More than three decades after “Darkman” first stitched together pulp heroics and psychological horror, Sam Raimi’s cult antihero is quietly preparing a return. A new sequel to the 1990 film is officially in development, and the project has now found its directors: Brian Netto and Adam Schindler, working under Raimi’s Ghost House Pictures banner.
For fans of Raimi’s early work, the news feels like a signal flare from another era. “Darkman” arrived at the start of the ’90s as a strange, volatile hybrid, part superhero origin story, part revenge thriller, part fever dream. Starring Liam Neeson as scientist-turned-outcast Peyton Westlake and Frances McDormand as attorney Julie Hastings, the film followed a man rebuilt by experimental science and slowly undone by its psychological cost.

The original movie spawned two direct-to-video sequels in the mid-’90s, both directed by Bradford May, but neither captured the same manic energy that made Raimi’s first installment a cult favorite. For years, talk of a proper continuation drifted in and out of genre circles, more rumor than reality. Now, those whispers appear to be solidifying into something tangible.
Raimi recently confirmed that Ghost House Pictures is actively trying to move the sequel forward. A completed screenplay is already in place, and Netto and Schindler have been attached to direct. The main obstacle, according to Raimi, remains financing, a familiar struggle even for established filmmakers. “It’s always the same in the movie business,” he noted, acknowledging that momentum and money rarely move at the same speed.
The involvement of Netto and Schindler suggests a continuation rooted in contemporary horror sensibilities rather than nostalgia alone. Both directors have experience navigating atmospheric, character-driven genre material, positioning them well to revisit Westlake’s fractured world without sanding down its edges.

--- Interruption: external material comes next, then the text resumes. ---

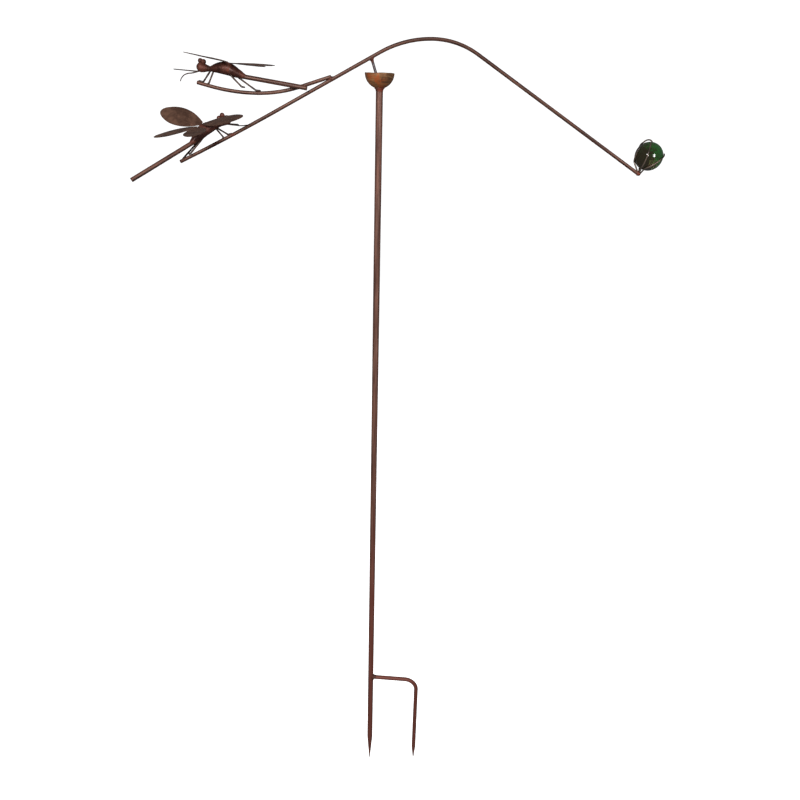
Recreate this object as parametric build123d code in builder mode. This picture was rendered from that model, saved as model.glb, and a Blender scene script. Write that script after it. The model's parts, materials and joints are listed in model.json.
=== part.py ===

What remains uncertain is the fate of the original cast. There has been no confirmation that Liam Neeson will return to the role that helped define his early career, and no additional casting details have been revealed. For now, the project exists in a liminal space, scripted, staffed, but still searching for the resources to fully materialize.
If it does move forward, the new “Darkman” will arrive in a media landscape very different from the one that shaped the original. Superheroes are now corporate institutions, and horror is more fragmented and experimental than ever. Yet Raimi’s creation has always lived slightly outside easy categories, too strange for pure heroism, too emotional for simple exploitation.
No release date has been announced, and details remain scarce. Still, the fact that a script exists and directors are in place marks the most concrete progress the franchise has seen in decades. After years in the shadows, “Darkman” may finally be preparing to step back into the light, scarred, unstable, and unmistakably Raimi.